PROBLEM STATEMENT:
Read the records below and copy each line that contains "Then".

══ EXERCISE MATERIALS ══

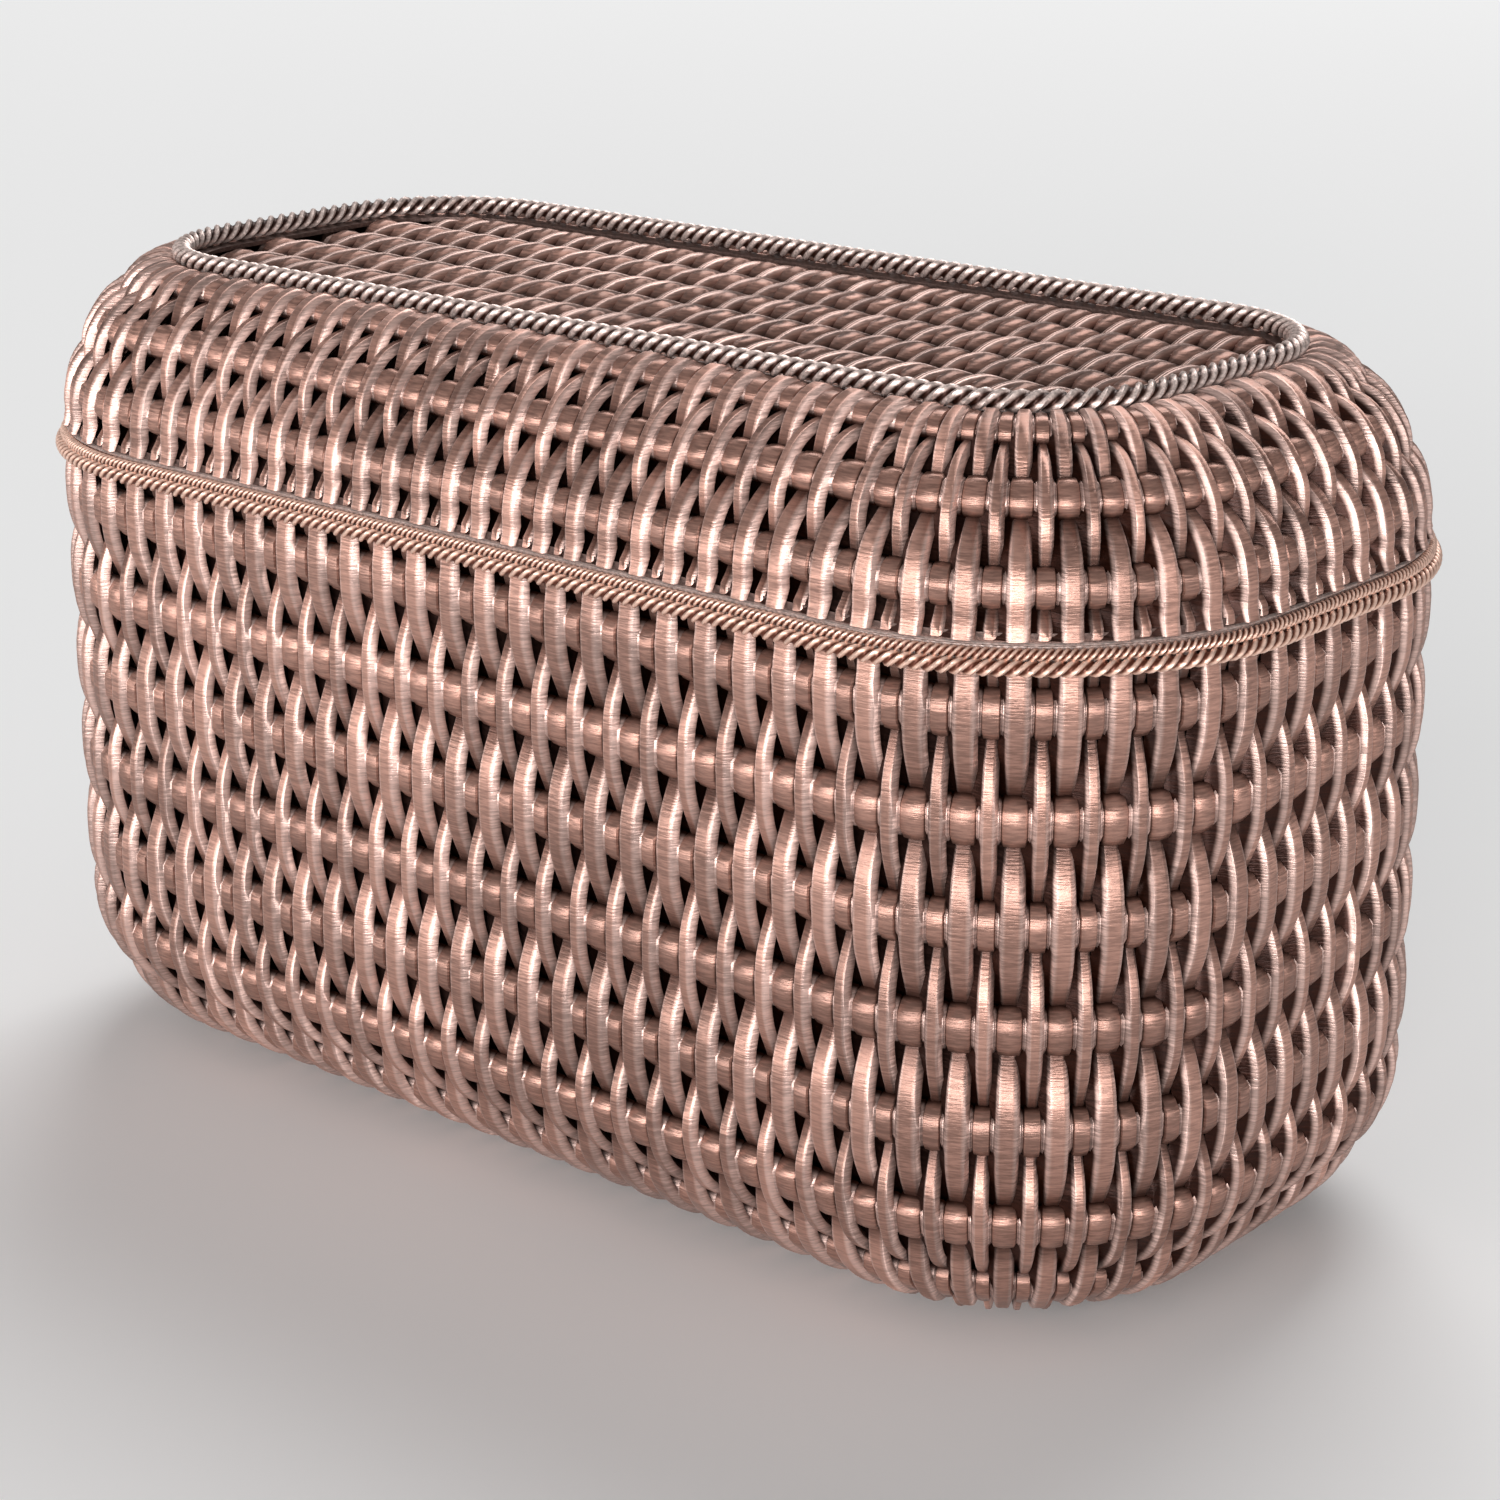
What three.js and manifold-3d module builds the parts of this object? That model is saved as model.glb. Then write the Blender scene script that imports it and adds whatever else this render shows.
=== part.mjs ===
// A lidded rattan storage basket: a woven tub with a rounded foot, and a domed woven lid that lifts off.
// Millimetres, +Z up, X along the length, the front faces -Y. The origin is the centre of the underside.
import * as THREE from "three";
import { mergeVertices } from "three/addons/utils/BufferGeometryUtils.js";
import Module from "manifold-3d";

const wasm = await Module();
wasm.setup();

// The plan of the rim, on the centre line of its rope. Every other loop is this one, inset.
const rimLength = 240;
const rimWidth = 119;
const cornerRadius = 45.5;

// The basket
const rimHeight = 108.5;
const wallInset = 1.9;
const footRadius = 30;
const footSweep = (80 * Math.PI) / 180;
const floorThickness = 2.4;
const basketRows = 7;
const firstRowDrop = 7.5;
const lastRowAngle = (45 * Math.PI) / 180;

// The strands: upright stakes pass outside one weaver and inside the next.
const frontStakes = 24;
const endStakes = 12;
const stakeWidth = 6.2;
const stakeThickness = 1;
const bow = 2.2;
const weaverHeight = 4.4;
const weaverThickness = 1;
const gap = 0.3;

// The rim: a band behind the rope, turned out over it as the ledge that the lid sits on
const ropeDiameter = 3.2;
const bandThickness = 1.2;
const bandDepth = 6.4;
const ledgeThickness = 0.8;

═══
══ EXERCISE MATERIALS ══

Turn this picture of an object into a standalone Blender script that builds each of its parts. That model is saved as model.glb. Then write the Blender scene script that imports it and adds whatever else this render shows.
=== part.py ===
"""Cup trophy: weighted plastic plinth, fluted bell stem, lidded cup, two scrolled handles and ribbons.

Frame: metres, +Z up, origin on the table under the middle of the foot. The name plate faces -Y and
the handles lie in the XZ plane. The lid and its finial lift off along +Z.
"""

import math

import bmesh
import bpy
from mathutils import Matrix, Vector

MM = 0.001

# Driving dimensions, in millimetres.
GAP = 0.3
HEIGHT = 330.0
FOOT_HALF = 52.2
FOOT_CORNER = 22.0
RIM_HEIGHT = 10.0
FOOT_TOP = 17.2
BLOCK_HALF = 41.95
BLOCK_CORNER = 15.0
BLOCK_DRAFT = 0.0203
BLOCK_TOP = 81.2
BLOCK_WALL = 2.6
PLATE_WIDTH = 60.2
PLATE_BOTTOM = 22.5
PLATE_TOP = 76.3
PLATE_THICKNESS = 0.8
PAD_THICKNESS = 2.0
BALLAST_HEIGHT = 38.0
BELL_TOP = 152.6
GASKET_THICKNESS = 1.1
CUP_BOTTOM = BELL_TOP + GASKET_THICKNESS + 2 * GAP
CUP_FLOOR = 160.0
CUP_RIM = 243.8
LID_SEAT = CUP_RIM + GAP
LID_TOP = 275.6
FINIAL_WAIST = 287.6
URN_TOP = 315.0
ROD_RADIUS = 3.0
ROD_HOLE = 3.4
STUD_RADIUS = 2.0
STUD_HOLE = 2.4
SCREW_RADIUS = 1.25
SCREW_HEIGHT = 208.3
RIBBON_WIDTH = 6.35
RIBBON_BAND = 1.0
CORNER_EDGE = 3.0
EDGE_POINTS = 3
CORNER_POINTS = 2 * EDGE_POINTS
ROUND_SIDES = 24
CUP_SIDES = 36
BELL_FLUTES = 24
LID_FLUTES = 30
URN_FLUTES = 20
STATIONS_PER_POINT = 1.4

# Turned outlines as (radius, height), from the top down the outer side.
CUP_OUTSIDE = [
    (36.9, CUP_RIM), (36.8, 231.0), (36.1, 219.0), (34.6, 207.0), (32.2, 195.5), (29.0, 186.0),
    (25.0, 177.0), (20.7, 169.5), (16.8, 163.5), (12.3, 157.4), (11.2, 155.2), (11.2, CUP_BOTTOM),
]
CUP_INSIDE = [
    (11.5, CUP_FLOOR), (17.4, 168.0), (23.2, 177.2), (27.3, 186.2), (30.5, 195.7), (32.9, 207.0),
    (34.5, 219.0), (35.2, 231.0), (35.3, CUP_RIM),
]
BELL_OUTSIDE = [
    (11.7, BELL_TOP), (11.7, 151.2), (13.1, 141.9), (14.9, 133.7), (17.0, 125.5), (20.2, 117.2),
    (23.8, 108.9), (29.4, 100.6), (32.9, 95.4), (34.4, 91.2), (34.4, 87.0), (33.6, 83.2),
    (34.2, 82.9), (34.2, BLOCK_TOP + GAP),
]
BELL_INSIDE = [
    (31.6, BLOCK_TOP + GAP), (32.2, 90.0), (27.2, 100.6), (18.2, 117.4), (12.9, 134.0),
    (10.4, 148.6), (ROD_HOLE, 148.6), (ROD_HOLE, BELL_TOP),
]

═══

SOLUTION FOR THIS PROBLEM:
What three.js and manifold-3d module builds the parts of this object? That model is saved as model.glb. Then write the Blender scene script that imports it and adds whatever else this render shows.
Turn this picture of an object into a standalone Blender script that builds each of its parts. That model is saved as model.glb. Then write the Blender scene script that imports it and adds whatever else this render shows.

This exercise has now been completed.